The Basics of a Search Marketing Program

One of the most important things for SEO is accurately tracking and reporting a website's performance in natural search. I'll be the first one to say that organic search is only one part of the search market; other parts include direct search, paid search, email, social, and many more. However, organic search is the backbone of digital marketing. If search engines cannot accurately "see" your website and all of the content it has to offer, your customers won't even be able to type your company's name into Google and find your site. In other words, SEO is important.


One of the main ways digital marketers report on a site's performance is with Google Analytics. This is a free tool developed by Google that tracks, measures, and reports on website and app traffic, user behavior, and marketing performance. This tool can tell you things like:

  • Where your search visitors come from (organic search, paid search, email campaigns, etc)
  • What your visitors do on the site (how long they stay, what pages they view, how many pages)
  • Goal tracking (exactly how many sales / signups / conversions your visitors perform)
  • And much more


The SEO Tasks I Performed

Every website is different. This website wanted to get high ranks on Google for search queries that reflected their business goals, such as "best agent brokerage" and "best freight agent program". As you might guess, there is a lot of competition for keywords like this, because every one of their competitors also wanted to reach prospects looking for "best" service. To get the highest ranks, we needed to prove to Google that we were the best. Below are some of of the things I did to improve the site's optimization for their target keywords:


A Full Site Audit

Many software tools exist that will scan your website and tell you about common things that search engines want to find in a website, and what to change, such as pages with missing title tags, and links that are broken.

A Site Crawl

A "Crawl" is when a software tool goes to your website and follows every link it can find. Then it compiles a list of all the pages on your website. This list can tell you important things about your website, and is especially useful if your website has been around for a long time. The site crawl can tell you if there are duplicate pages on your website that confuse search engines, or if there are pages with little or no content that might show up in search engine results.

PageSpeed Review

One of the things that can differentiate your site from your competitors is how fast it loads. Everyone has had the experience of goign to a website and waiting for the page. And waiting for the page. And waiting for the page. And then, suddenly you see the link on the page you want to click, so you click it, but just before your finger touches the screen, an image loads and you click the link you didn't want to click and go somewhere else. Google knows that websites with slow loading issues like this can give a bad experience to visitors, and prefers to give higher ranks to faster sites that load well. I reviewed the website's speed and gave advice on what to change.

Duplicate H1 Tags

H1 tags are a way to give your visitors a "headline" for the page. A headline performs the same task for a webpage as a headline in a newspaper article - it sums up the page's contents and helps visitors decide if they want to read the rest of the page. However, web sites can run into problems if they use the same H1 tag on different pages of the site, or use put multiple H1 tags on a single page. I reviewed the site's content and gave advice on how to deploy their H1 tags.

Optimizing Pages

When I knew what the site's target keywords were, I set about optimizing the pages for those keywords. This is a long process of reviewing the page's content and finding opportunities to not only include the target keywords in the text, but also to think about what the target keywords meant. How do your customers search for your product or service? What do they want to see when they go to a page with information about your target keywords? To optimize for a keyword, I may review competitor pages to see if their landing pages include related sub-topics, and then see how my client site talks about those sub-topics as well. Optimizing a site's landing pages means getting to know the business vertical, and getting to know the informational needs of visitors in that vertical who are interested in buying.

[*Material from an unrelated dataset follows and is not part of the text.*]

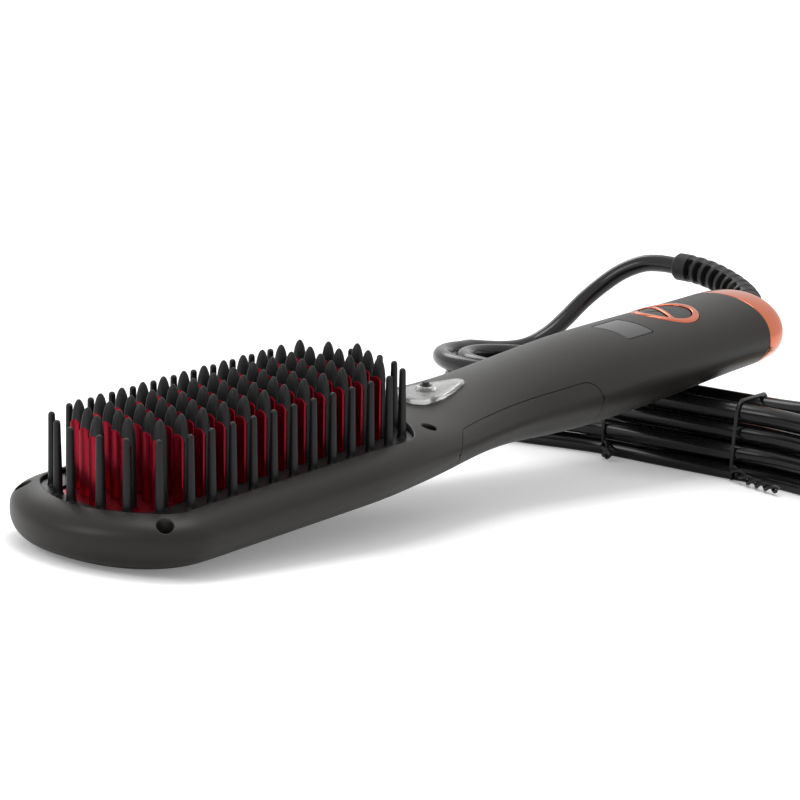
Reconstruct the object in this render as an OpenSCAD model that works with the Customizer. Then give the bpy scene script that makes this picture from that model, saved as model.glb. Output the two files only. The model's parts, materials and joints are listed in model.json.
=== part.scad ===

Search Performance Metrics

As I discussed earlier, we need to track the performance of the pages. This means learning how well the pages perform once we've finished optimizing them. Google Analytics is one of the main reporting tools I use. Below, I explain what we measured, and what it meant.


17.51% Improvement in Key Events

A "key event" in Google Analytics is any important user interaction with the site. When we set up Google Analytics for a client, we decide together what the important things are that we want visitors to do when they get to the site. This might mean things like an online purchase, a form submission, or button click. Basically, a key event is anything explicitly designated as valuable to the business success of our clients. Key Events in Google Analytics allow us to provide detailed tracking of critical actions. We can also do things like improve user experience, and optimize the site performance. 

The 17.51% improvement in Key Events (from 10,734 to 12,164) meant that more visitors who came to their site through organic search were filling out their contact form and becoming leads for their sales team to convert.


2.72% Improvement YoY in Engagement Rate

Engagement rate in Google Analytics is the percentage of total sessions that were "engaged" sessions. This is a general measurement of how actively visitors interact with a website once they reach it through organic search. An engaged session means a visitor comes to your website from organic search and:

1) Their visit lasts longer than 10 seconds

2) Has a conversion event, or

3) Their visit includes 2 or more page/screen views. 

The 2.72% increase in engagement rate (from 69% to 72%) year over year meant that visitors to the site were staying longer, converting more often, and seeing more pages.